A 2010 study in the UK demonstrated that males in some songbird populations with access to feeders tended to delay or completely forgo early morning singing during the breeding season. This behavioral shift has a direct impact on male paternity and overall reproduction since predawn singing is the primary way to attract females. Some ornithologists in Britain now suggest ending all supplemental feeding at winter’s end.

A more incredible example comes from new research in Germany. The Eurasian Blackcap Warbler population is splitting into two distinct groups; those that migrate north to the United Kingdom and those that go to ancestral wintering grounds in Spain. The “English” birds survive almost exclusively on food provided by humans and now exhibit consistently rounder wings and narrower bills better suited to access seed from feeders rather than traditional winter fare of olives and other Mediterranean fruits.
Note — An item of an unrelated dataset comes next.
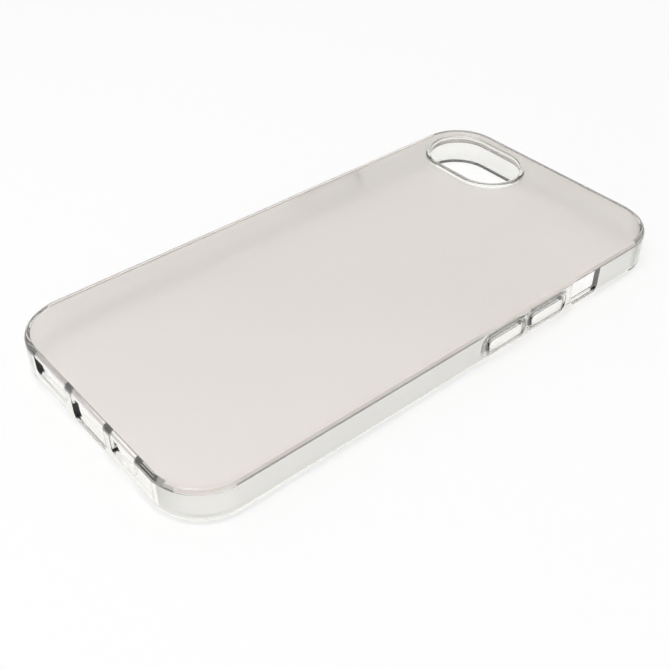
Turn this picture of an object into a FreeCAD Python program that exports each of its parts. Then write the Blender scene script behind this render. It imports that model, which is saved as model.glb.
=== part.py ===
import FreeCAD, Part

# Clear phone case: a hard clear back panel bonded to a soft clear bumper frame.
# Millimetres. The open side faces down at z = 0 and the back faces up. +Y points to the
# camera end and +X to the volume flank. The origin is at the middle of the base.

import os

from FreeCAD import Vector

# --- the phone that the case is made for ---
phone_length = 146.7
phone_width = 71.5
phone_depth = 7.8
phone_corner_radius = 11.3
phone_button_proud = 0.45     # how far its side buttons stand out of its flank

# --- fits ---
phone_clearance = 0.15        # between phone and pocket, on each side
bond_gap = 0.02               # between bonded faces that are curved
slide_clearance = 0.05        # round a button where it passes through its web
pusher_clearance = 0.10       # between a button's inner end and the phone's button

# --- shell ---
wall = 1.4
lip_height = 1.0
lip_overlap = 1.2             # how far the lip reaches in over the edge of the screen
lip_edge_radius = 0.3
back_thickness = 1.05
back_edge_radius = 1.3
front_edge_radius = 1.6

# --- tongue on the frame, in a groove under the panel's edge ---
tongue_thickness = 0.6
tongue_height = 0.6

# --- camera window, a slot with round ends along X, and the raised ring in it ---
window_radius = 9.0
window_spacing = 10.4         # between the centres of its round ends
window_inset_x = 4.5          # from the pocket's power side to the window's edge
window_inset_y = 4.3          # from the pocket's camera end to the window's edge
ring_neck = 0.5               # thickness of the ring inside the panel
ring_flange = 1.2             # width of the ring on the panel's outer face
ring_height = 1.0
ring_inner_radius = 0.3
ring_outer_radius = 0.6

# --- buttons; an inset is measured from the pocket's camera end ---
volume_button_length = 12.0
volume_button_gap = 2.5
volume_pair_inset = 52.25     # to the middle of the gap between the two
power_button_length = 19.0
power_button_inset = 50.0     # to its centre
button_centre_z = 5.1
button_height = 4.0
button_proud = 0.75           # past the wall's outer face
button_corner_radius = 1.2
button_edge_radius = 0.5
web_width = 0.8               # thin wall round a button, which bends when it is pressed
web_thickness = 0.45
web_inset = 0.3               # from the wall's outer face in to the web's

# --- raised pods that the webs are set in ---
pod_rim = 0.5                 # along a button's long sides, outside the web
pod_end = 1.3                 # past the outermost webs
pod_proud = 0.35
pod_edge_radius = 0.3

# --- cut-outs; each is open up to the panel ---
port_width = 13.2             # charging port, at the middle of the end wall
port_lower_edge = 1.9
slot_lower_edge = 3.9
slot_post = 2.9               # wall left between the port and the slot on each side
speaker_slot_width = 13.4
microphone_slot_width = 9.3
switch_width = 10.1
switch_lower_edge = 1.9
switch_inset = 30.25          # to its centre
cutout_corner_radius = 1.5

# --- worked out from the sizes above ---
pocket_length = phone_length + 2 * phone_clearance
pocket_width = phone_width + 2 * phone_clearance
pocket_radius = phone_corner_radius + phone_clearance
pocket_roof = lip_height + phone_depth + phone_clearance
back_face = pocket_roof + back_thickness
seam = back_face - back_edge_radius
tongue_top = seam + tongue_height
flank_face = pocket_width / 2 + wall
end_face = pocket_length / 2 + wall
camera_end = pocket_length / 2
window_x = window_inset_x + window_radius + window_spacing / 2 - pocket_width / 2
window_y = camera_end - window_inset_y - window_radius
volume_step = (volume_button_length + volume_button_gap) / 2
volume_pair = camera_end - volume_pair_inset
pusher_end = phone_width / 2 + phone_button_proud + pusher_clearance
above = back_face + 2 * ring_height   # clear of the whole case, for prisms that cut through it
below = -ring_height
cut_start = -2 * wall                 # a cut through a wall, from inside the pocket
cut_end = pod_proud + wall            # to outside the pods, from the wall's outer face
tolerance = 1e-6

# A button's flank, centre along Y and length.
buttons = {
    "volume_up": ("volume flank", volume_pair + volume_step, volume_button_length),
    "volume_down": ("volume flank", volume_pair - volume_step, volume_button_length),
    "power": ("power flank", camera_end - power_button_inset, power_button_length),
}

# A pod's flank, centre along Y and the length of what it holds.
pods = (
    ("volume flank", volume_pair, 2 * volume_step + volume_button_length),
    ("power flank", camera_end - power_button_inset, power_button_length),
)

# A cut-out's wall, centre along it, width and lower edge.
slot_start = port_width / 2 + slot_post
cutouts = (
    ("port end", 0.0, port_width, port_lower_edge),
    ("port end", -slot_start - speaker_slot_width / 2, speaker_slot_width, slot_lower_edge),
    ("port end", slot_start + microphone_slot_width / 2, microphone_slot_width, slot_lower_edge),
    ("volume flank", camera_end - switch_inset, switch_width, switch_lower_edge),
)

# Turn about Z that brings a feature made for the +X wall to each wall, the distance of the
# wall's outer face, and the sign of a position along it.
walls = {
    "volume flank": (0, flank_face, 1),
    "power flank": (180, flank_face, -1),
    "port end": (-90, end_face, 1),
}


def outline(size_x, size_y, radius):
    """Wire of a rectangle with round corners in the XY plane, centred on the origin."""
    x = size_x / 2
    y = size_y / 2
    inner_x = x - radius
    inner_y = y - radius
    reach = radius * 0.5 ** 0.5
    arcs = (
        ((x, inner_y), (inner_x + reach, inner_y + reach), (inner_x, y)),
        ((-inner_x, y), (-inner_x - reach, inner_y + reach), (-x, inner_y)),
        ((-x, -inner_y), (-inner_x - reach, -inner_y - reach), (-inner_x, -y)),
        ((inner_x, -y), (inner_x + reach, -inner_y - reach), (x, -inner_y)),
    )
    edges = []
    for index, (start, middle, end) in enumerate(arcs):
        edges.append(Part.Arc(Vector(*start), Vector(*middle), Vector(*end)).toShape())
        following = Vector(*arcs[(index + 1) % len(arcs)][0])
        if Vector(*end).distanceToPoint(following) > tolerance:
            edges.append(Part.LineSegment(Vector(*end), following).toShape())
    return Part.Wire(edges)


def prism(size_x, size_y, radius, low, high, centre_x=0.0, centre_y=0.0):
    """Upright prism of the round-cornered outline, from z = low to z = high."""
    face = Part.Face(outline(size_x, size_y, radius))
    face.translate(Vector(centre_x, centre_y, low))
    return face.extrude(Vector(0, 0, high - low))


def rounded(solid, level, radius, zone=None):
    """The solid with its flat edges at z = level rounded: all of them, or those inside zone."""
    chosen = []
    for edge in solid.Edges:
        points = [vertex.Point for vertex in edge.Vertexes] + [edge.CenterOfMass]
        flat = all(abs(point.z - level) < tolerance for point in points)
        if flat and (zone is None or all(zone.isInside(point, tolerance, True) for point in points)):
            chosen.append(edge)
    return solid.makeFillet(radius, chosen)


def shell_prism(margin, low, high):
    """Prism of the pocket's outline grown by margin on every side."""
    size_x = pocket_width + 2 * margin
    size_y = pocket_length + 2 * margin
    return prism(size_x, size_y, pocket_radius + margin, low, high)


def window_prism(margin, low, high):
    """Prism of the camera window's outline grown by margin on every side."""
    radius = window_radius + margin
    return prism(window_spacing + 2 * radius, 2 * radius, radius, low, high, window_x, window_y)


def wall_prism(place, size, start, end, edge_radius=0.0):
    """Round-cornered prism through a wall. place is the wall, the centre along it and in z,
    and size is the length along it, the height and the corner radius. start and end are
    measured outwards from the wall's outer face, and edge_radius rounds the outer end."""
    wall_name, along, up = place
    length, height, radius = size
    turn, face, sign = walls[wall_name]
    solid = prism(length, height, radius, face + start, face + end, sign * along, up)
    if edge_radius:
        solid = rounded(solid, face + end, edge_radius)
    solid.rotate(Vector(0, 0, 0), Vector(1, 1, 1), 120)
    solid.rotate(Vector(0, 0, 0), Vector(0, 0, 1), turn)
    return solid


def button_prism(name, margin, start, end, edge_radius=0.0):
    """Prism of a button's outline grown by margin on every side."""
    flank, along, length = buttons[name]
    place = (flank, along, button_centre_z)
    size = (length + 2 * margin, button_height + 2 * margin, button_corner_radius + margin)
    return wall_prism(place, size, start, end, edge_radius)


def bumper_frame():
    """Soft frame: side walls, tongue, lip over the screen edge, pods and cut-outs."""
    solid = rounded(shell_prism(wall, 0, seam), 0, front_edge_radius)
    rim = web_width + pod_rim
    for flank, along, length in pods:
        place = (flank, along, button_centre_z)
        size = (length + 2 * (web_width + pod_end), button_height + 2 * rim, button_corner_radius + rim)
        solid = solid.fuse(wall_prism(place, size, -wall / 2, pod_proud, pod_edge_radius))
    solid = solid.common(shell_prism(2 * wall, 0, seam))
    solid = solid.fuse(shell_prism(tongue_thickness, seam - tongue_height, tongue_top))
    solid = solid.cut(shell_prism(0, lip_height, above))
    solid = solid.cut(shell_prism(-lip_overlap, below, above))
    mouth = shell_prism(-lip_overlap / 2, below, above)
    solid = rounded(solid, 0, lip_edge_radius, mouth)
    solid = rounded(solid, lip_height, lip_edge_radius, mouth)
    for wall_name, along, width, lower in cutouts:
        place = (wall_name, along, (lower + above) / 2)
        size = (width, above - lower, cutout_corner_radius)
        solid = solid.cut(wall_prism(place, size, cut_start, cut_end))
    for name in buttons:
        solid = solid.cut(button_prism(name, web_width, cut_start, cut_end))
    return solid.removeSplitter()


def back_panel():
    """Hard plate with a round outer edge, a groove for the tongue and the camera window."""
    solid = rounded(shell_prism(wall, below, back_face), back_face, back_edge_radius)
    solid = solid.common(shell_prism(2 * wall, seam, above))
    solid = solid.cut(shell_prism(tongue_thickness + bond_gap, below, tongue_top + bond_gap))
    solid = solid.fuse(shell_prism(-bond_gap, pocket_roof, back_face - bond_gap))
    solid = solid.cut(window_prism(ring_neck + bond_gap, below, above))
    return solid.removeSplitter()


def camera_ring():
    """Soft raised ring: a neck through the panel's window and a flange on its outer face."""
    crest = back_face + ring_height
    solid = rounded(window_prism(ring_flange, back_face, crest), crest, ring_outer_radius)
    solid = solid.fuse(window_prism(ring_neck, pocket_roof, back_face))
    solid = solid.cut(window_prism(0, below, above)).removeSplitter()
    rim = window_prism(ring_inner_radius, below, above)
    return rounded(solid, crest, ring_inner_radius, rim)


def button(name):
    """Button pad, which reaches in to the phone's own button."""
    return button_prism(name, 0, pusher_end - flank_face, button_proud, button_edge_radius)


def button_web(name):
    """Thin wall that joins a button to the frame all round."""
    solid = button_prism(name, web_width, -web_inset - web_thickness, -web_inset)
    return solid.cut(button_prism(name, slide_clearance, cut_start, cut_end))


os.makedirs("parts", exist_ok=True)
pieces = {
    "back_panel": back_panel(),
    "bumper_frame": bumper_frame(),
    "camera_ring": camera_ring(),
}
for name in buttons:
    pieces[name + "_button"] = button(name)
    pieces[name + "_web"] = button_web(name)
for node, shape in pieces.items():
    shape.exportStep("parts/" + node + ".step")
    print(node, len(shape.Solids), shape.isValid(), round(shape.Volume, 1))
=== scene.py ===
from math import cos, pi, radians, sin

import bmesh
import bpy
import numpy as np
from mathutils import Matrix, Vector


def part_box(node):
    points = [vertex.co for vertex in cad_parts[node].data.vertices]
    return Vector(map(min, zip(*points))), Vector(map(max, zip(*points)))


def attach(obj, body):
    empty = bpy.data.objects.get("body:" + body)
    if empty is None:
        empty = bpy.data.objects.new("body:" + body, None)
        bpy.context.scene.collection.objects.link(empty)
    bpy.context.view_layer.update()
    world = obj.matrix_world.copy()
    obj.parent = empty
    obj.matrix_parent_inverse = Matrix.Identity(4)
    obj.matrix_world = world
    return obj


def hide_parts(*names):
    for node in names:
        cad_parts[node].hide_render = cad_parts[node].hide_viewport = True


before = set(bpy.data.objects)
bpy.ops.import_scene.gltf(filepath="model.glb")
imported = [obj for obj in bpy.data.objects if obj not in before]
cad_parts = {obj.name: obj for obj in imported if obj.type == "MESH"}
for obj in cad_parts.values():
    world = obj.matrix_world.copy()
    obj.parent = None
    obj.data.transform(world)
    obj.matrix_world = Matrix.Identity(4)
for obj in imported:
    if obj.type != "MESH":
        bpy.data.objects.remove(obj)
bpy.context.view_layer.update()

mm = 0.001   # the pieces' dictionaries are in millimetres
tolerance = 1e-6   # millimetres; sizes closer than this are taken as equal


def outline(halfX, halfY, radius, cornerSteps, stops=((), (), (), ())):
    # A rectangle with round corners, anticlockwise from the lower end of the +X side. A corner is
    # centre + radius (cos a, sin a); stops are shares of the way along each straight side.
    centres = np.array([[1, -1], [1, 1], [-1, 1], [-1, -1]]) * [halfX - radius, halfY - radius]
    points = []
    normals = []
    for side in range(4):
        angle = radians(90 * side - 90) + np.linspace(0, pi / 2, cornerSteps + 1)
        around = np.column_stack([np.cos(angle), np.sin(angle)])
        share = np.reshape(np.asarray(stops[side], float), (-1, 1))
        start = centres[side] + radius * around[-1]
        end = centres[(side + 1) % 4] + radius * around[-1]
        points += [centres[side] + radius * around, start * (1 - share) + end * share]
        normals += [around, np.repeat(around[-1:], len(share), axis=0)]
    points = np.concatenate(points)
    normals = np.concatenate(normals)
    fresh = np.linalg.norm(points - np.roll(points, 1, axis=0), axis=1) > tolerance
    return points[fresh], normals[fresh]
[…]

Also, because the migration to and from the British Isles is much shorter than that of those wintering in Spain, when breeding season returns, the English birds return much earlier and tend to mate only with their own kind. In about thirty generations of blackcaps, early speciation due largely to human feeding is well underway.

This study raises profound questions about the human role in the natural world. Can the new population of blackcaps still be considered wildlife or do they now fall into the spectrum of human domestication with cats, dogs and cows? Do we now have an obligation to feed this emerging species “forever” if their survival depends on it? There is much we don’t know and haven’t bothered to think about but clearly, new questions raised of how feeding birds affects them is worthy of rigorous study and ethical reflection. We might begin by asking ourselves why we do it in the first place.

Human ecologist Paul Shepard was fond of using the term “The Others” to describe non-human life. Its double-entendre captures the notion that animals like birds inhabit the world with us, but also that their “otherness,” their profound differences from humans, makes them simultaneously unknowable. This paradox is worth keeping in mind when we decide how to interact with wildlife. Our overwhelming desire to be close to birds and other creatures, an impulse stemming from a sense of both kinship and love, may not always be the best thing for them. It is well established by history that we sometimes harm what we adore.

On the other hand, the close observation of birds can often lead to greater appreciation for them and ultimately, their conservation. Perhaps we will end up deciding that in some instances, even with possible deleterious impacts, the overall benefits of feeding wild birds outweighs the negatives. But a case needs to be made for further study and honest examination of the results as well as our own motivations. Indeed, the more we learn about Nature, the more we know we don’t know; so infinitely complex is our world.